While making those deliveries, she witnessed elementary and middle school students outside LinkNYC kiosks for five to six hours a day because they could not afford Internet at home. Feeling enraged by what she had seen, she began calling every elected official, from Chuck Schumer down to her state senator and assemblymember.

“And when I looked at every single person’s platform, none of them had Wi-Fi or digital connectivity as part of their platform,” she said. “And I thought it was just outrageous because if the government is the one telling you to go to school online, get your telehealth online, get your government services online, go to work online, apply for a job online, yet we don’t have internet access for low-income New Yorkers. That’s criminal. It should be a utility just like heat, hot water, and electricity.”

“So that’s what catapulted me into the race without really the intention of winning,” she continued. “That wasn’t a goal for us.

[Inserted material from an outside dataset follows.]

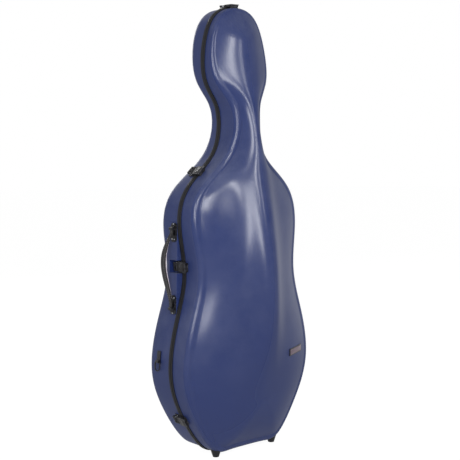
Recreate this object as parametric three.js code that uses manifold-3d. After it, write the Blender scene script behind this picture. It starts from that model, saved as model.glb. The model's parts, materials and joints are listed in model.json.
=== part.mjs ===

It was just how do we make Internet for All a platform for everybody who’s in office or running for office to get the conversation started.”

Six months after winning, she noted that every single NYCHA resident in her district got free Internet, cable TV and unlimited call and text, a program that three years later expanded city-wide as the Big Apple Connect program with an 80 percent adoption rate.

Won is chair of the newly formed Council Committee on Workforce Development, and is seeking to partner with technology training programs Per Scholas and Pursuit to develop an AI Corps modeled on Americorps to address an historical level of “job stagnation.” She also called for restoring free access to CUNY for New York residents, building on previous $10 million in funding for CUNY for students reentering higher education.

She said public schools couldn’t afford to wait to implement an AI curriculum until all existing teachers are trained. “If we wait that long, all those students will be too late and our workforce will be too late,” she said. “We just need to bring in a teacher who is already trained in that expertise to supplement the other teachers.”